§ **Problem details**:
Extract the first line through the line containing "# Driving dimensions" from the listing below, exactly as written.

§ **Stored data**:

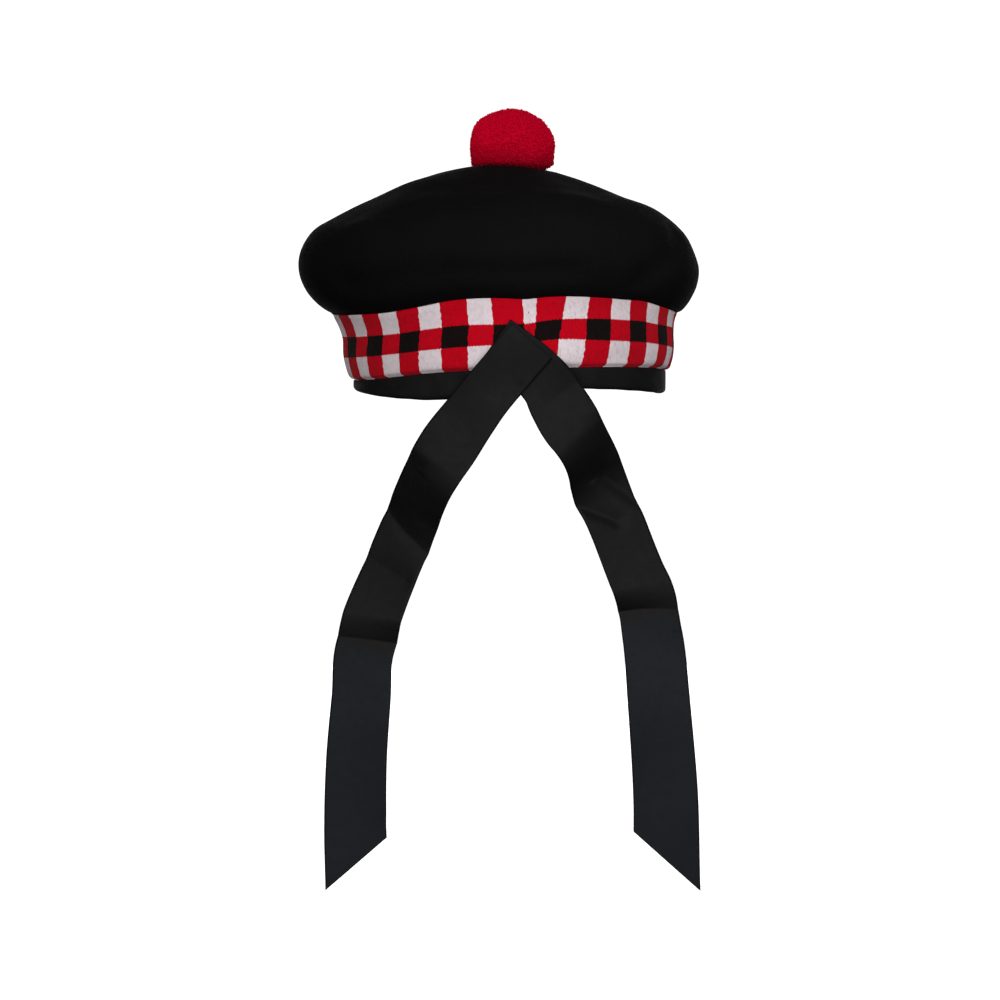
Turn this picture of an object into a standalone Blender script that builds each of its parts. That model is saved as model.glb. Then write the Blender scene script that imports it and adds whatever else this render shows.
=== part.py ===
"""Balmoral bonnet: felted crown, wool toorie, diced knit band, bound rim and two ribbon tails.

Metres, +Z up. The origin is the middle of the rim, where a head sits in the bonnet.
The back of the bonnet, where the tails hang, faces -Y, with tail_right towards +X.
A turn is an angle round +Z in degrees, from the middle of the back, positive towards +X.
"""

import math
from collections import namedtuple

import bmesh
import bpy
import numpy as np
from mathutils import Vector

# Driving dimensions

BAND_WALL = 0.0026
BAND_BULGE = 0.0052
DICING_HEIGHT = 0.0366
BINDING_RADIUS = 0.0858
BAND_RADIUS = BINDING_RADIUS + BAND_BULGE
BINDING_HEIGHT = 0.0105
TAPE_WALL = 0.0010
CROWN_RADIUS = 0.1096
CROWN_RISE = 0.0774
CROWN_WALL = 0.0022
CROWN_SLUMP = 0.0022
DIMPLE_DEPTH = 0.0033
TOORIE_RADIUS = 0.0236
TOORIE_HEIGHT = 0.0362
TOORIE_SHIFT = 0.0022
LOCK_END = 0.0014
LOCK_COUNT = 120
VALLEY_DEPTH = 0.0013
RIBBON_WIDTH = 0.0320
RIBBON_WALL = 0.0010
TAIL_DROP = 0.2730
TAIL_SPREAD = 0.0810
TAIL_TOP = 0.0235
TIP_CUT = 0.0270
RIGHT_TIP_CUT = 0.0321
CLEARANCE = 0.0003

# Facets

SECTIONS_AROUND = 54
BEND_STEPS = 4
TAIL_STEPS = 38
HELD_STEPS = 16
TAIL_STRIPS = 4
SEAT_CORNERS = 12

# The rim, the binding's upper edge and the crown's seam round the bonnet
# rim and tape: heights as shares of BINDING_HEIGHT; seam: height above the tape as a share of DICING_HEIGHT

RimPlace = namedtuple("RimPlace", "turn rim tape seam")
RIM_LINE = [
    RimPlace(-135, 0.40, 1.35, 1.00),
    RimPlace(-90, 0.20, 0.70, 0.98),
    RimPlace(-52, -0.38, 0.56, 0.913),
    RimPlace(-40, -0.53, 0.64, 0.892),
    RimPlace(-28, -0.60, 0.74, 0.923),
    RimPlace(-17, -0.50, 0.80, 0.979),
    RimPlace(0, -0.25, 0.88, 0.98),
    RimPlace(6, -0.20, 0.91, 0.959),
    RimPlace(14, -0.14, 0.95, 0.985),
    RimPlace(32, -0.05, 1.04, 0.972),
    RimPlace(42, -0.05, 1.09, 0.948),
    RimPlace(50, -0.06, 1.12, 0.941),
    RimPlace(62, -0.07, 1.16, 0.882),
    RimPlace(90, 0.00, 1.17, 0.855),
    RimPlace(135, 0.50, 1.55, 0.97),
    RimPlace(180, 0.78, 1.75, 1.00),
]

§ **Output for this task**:
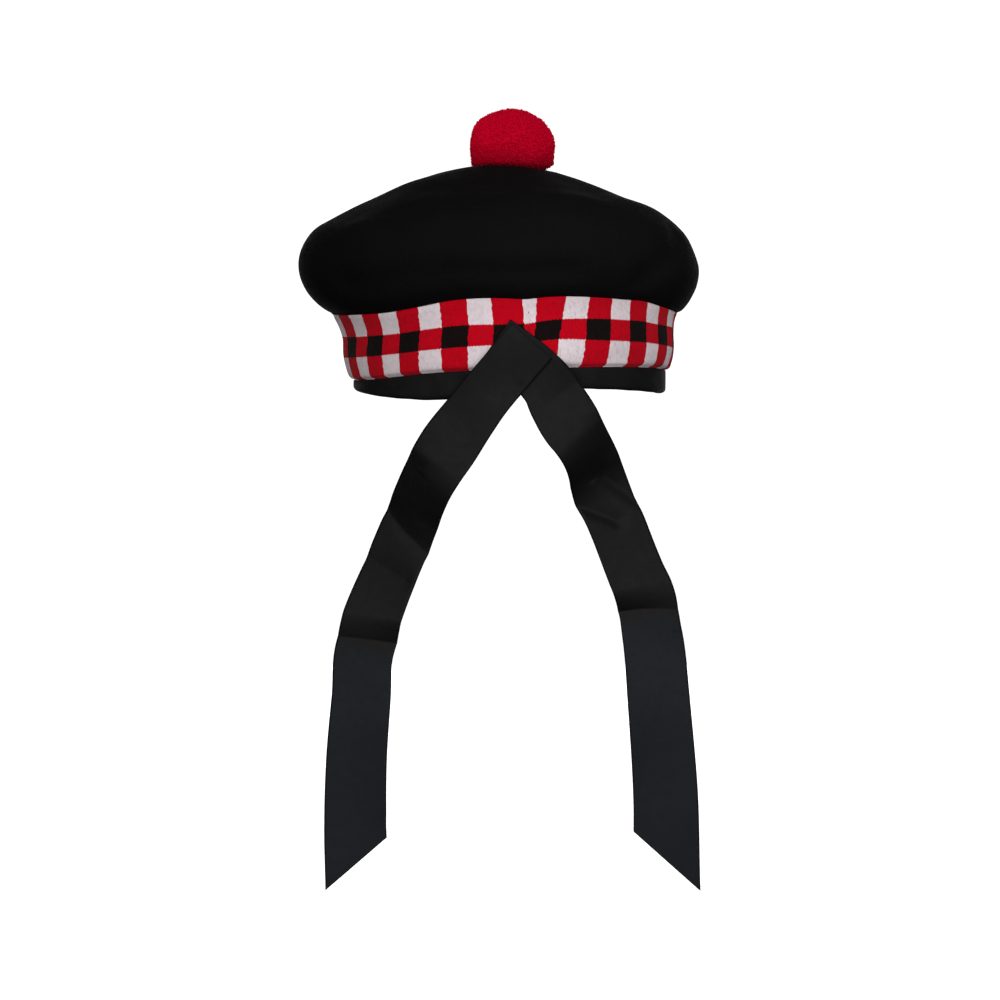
Turn this picture of an object into a standalone Blender script that builds each of its parts. That model is saved as model.glb. Then write the Blender scene script that imports it and adds whatever else this render shows.
=== part.py ===
"""Balmoral bonnet: felted crown, wool toorie, diced knit band, bound rim and two ribbon tails.

Metres, +Z up. The origin is the middle of the rim, where a head sits in the bonnet.
The back of the bonnet, where the tails hang, faces -Y, with tail_right towards +X.
A turn is an angle round +Z in degrees, from the middle of the back, positive towards +X.
"""

import math
from collections import namedtuple

import bmesh
import bpy
import numpy as np
from mathutils import Vector

# Driving dimensions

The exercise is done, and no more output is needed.